日本人任せの「日本人」

 先日、ある人達が工業製品の設計は日本人がやり、その大量生産は中国人にやらせるとよいと話しているのを偶然、傍で聞いた。

 このような話は今になって出だしたわけではなく、20年ほど前から、少なくとも10年ほど前からあったように思う。

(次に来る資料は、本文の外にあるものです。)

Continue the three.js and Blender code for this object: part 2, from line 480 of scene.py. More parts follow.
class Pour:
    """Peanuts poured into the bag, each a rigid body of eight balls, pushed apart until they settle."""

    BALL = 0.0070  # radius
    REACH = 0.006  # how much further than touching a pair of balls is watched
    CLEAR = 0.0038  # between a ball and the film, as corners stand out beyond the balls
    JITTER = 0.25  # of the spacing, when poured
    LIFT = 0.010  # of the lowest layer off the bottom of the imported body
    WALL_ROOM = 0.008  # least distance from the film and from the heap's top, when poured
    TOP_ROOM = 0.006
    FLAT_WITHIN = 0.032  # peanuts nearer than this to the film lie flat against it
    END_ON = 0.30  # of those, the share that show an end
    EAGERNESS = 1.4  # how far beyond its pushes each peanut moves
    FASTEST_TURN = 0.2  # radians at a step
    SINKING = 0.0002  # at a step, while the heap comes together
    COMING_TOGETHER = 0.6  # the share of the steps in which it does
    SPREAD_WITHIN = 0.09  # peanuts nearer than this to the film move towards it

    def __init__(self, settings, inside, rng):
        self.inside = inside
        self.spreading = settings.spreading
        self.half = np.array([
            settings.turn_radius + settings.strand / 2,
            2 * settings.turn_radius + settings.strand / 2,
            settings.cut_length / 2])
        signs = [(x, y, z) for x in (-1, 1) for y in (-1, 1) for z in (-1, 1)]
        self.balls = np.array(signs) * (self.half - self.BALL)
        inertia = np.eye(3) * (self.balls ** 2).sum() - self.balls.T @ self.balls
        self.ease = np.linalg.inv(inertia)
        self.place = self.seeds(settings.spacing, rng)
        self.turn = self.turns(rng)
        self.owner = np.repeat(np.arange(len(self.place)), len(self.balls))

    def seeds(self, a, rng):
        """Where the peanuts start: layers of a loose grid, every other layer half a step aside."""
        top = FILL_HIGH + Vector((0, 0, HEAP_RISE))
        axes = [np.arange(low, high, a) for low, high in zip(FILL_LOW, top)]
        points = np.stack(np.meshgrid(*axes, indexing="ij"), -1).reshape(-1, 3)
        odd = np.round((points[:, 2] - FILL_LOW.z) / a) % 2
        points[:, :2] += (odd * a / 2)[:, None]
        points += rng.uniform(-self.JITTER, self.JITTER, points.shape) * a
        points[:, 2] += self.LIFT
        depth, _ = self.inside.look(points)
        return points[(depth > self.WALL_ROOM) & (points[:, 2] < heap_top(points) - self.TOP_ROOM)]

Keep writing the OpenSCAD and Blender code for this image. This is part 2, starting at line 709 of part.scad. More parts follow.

 ただこの手の話を聞くたびに、いつも思うことがある。それは、「では、一人の日本人としてあなたが設計をやってみせてくれませんか?」ということだ。その話を聞いた後に、私はこの一味のある人とある仕事を一緒にせざるを得なかったのだが、工業製品設計どころか、高校物理の電磁気学の知識さえその人にはなかった。まさか外観・デザイン設計とかいうわけでもあるまい。
 また、工業製品ができあがるまでの過程で入るはずの人の手による作業がどこか軽蔑されているようにも感じる。また作成上感じられたことは設計に対して何もフィードバックされないのであろうか。
 そういうことはない。
 私は工業製品の工場勤務というのは経験したことはない。が、食品工場なら経験がある。あるパン工場では日々、改善策を少人数のチームに分かれて出し合っていた。そしてその様々なアイディアのひとつが、作成現場の人々にとっては作業工程上必要となったり、欲しかったりする既存の機械の仕様変更、または新設備の導入につながっていた。そして、どうもこのパン工場のこのやり方は、とある自動車メーカーの工場でのやり方をまねているようであった。なぜならば、その自動車メーカーが使い出していまや有名になった言葉をそのまま使っていたからであった。したがって、私の直接の経験を超えた類推となるが、他の産業においても、新しい設計を考える際に既存の製造工程から得られた経験を活かしていると判断してよい。

 日本人でありながら設計も製造もできないというのに、誰か他の人(国籍を問わず)に任せて余裕を見せていられる。
 そんな人からは何のよい思いもしない。